Однако соглашаясь с Комиссаржевским в том, что интуиция «является существеннейшим фактором творческой фантазии»[348], надо отметить, что он переоценивал ее роль. В книге «Творчество актера и теория Станиславского», где подробно рассмотрена эта проблема, наряду с верными мыслями высказано и немало спорных, нечетких положений. В одном случае справедливо сказано, что процессы интуитивные и аналитические протекают одновременно (с. 38). С оговоркой можно принять и другую мысль: «Если возможно проникать во внутрь образа, чтобы сливаться с ним, то это мыслимо только с помощью интуиции» (с. 72). Но ложно утверждение, будто «никогда нельзя начинать заниматься ролью с анализа», так как аналитическое исследование якобы «парализует» или «ослабляет» не только возможность «вчувствования в образ, но и возможность сочувствия этому образу» (с. 72). {207} Переоценка интуиции объясняется некритичным восприятием режиссером некоторых постулатов А. Бергсона.

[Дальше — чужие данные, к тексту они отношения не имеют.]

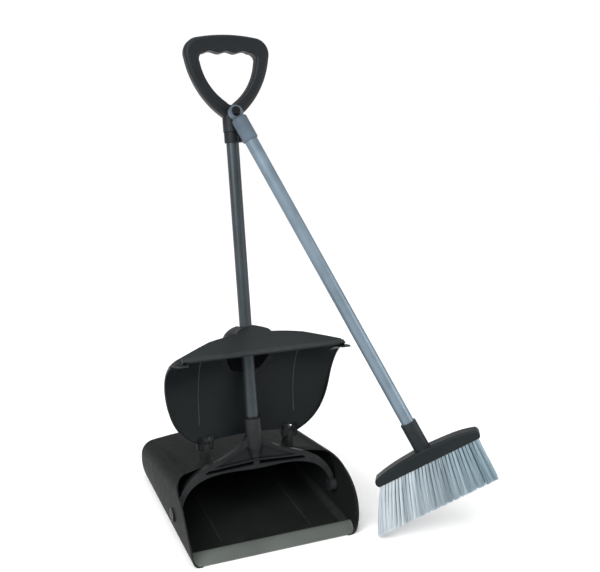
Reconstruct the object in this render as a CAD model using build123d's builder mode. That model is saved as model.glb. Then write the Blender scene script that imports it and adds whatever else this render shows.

Комиссаржевский, подобно многим, испытал влияние его популярной тогда философии. Бергсон считал, что есть два основных типа восприятия действительности — научный, рациональный и интуитивный. Последний соответствует эстетическому познанию. Философский и эстетический интуитивизм оказался сродни фидеистским настроениям эпохи, поискам и надеждам постичь бытие через веру, пророчество, озарение.

У Бергсона Комиссаржевский заимствовал мысль об универсальном значении интуиции: «Абсолютное же может быть дано лишь в интуиции, тогда как все остальное исходит из анализа»[349]. Цитируя этот тезис из бергсоновского «Введения в метафизику», режиссер из него и исходил, на него и опирался.

Одной из центральных для Комиссаржевского была проблема перевоплощения артиста. Именно перевоплощение отличает «настоящего художника сцены». В его игре необходимо не «подражание» действительности, а ее «преображение».

Близость Комиссаржевского Станиславскому заметна и в понимании коренных особенностей действия на сцене. «Перевоплощение основано на действии внутреннем. Внешнее действие является только выражением действия внутреннего»[350], — писал Комиссаржевский, имея в виду выразительные возможности подтекста.

Искусство актера, по Комиссаржевскому, — не только искусство слова, но «главным образом искусство молчания и искусство движения»[351]. Движение и звук являются главным «орудием» исполнителя, пояснял режиссер. Слово на сцене вступает в новые смысловые связи. «Актер, — писал Комиссаржевский, — для оправдания слова, для того, чтобы оно было живым, должен передать зрителю все то, что предшествовало появлению слова… Во всяком случае, актер обязан раскрыть под текстом ту психологическую канву, которая вызвала этот текст, слиться с ней и выразить ее»[352].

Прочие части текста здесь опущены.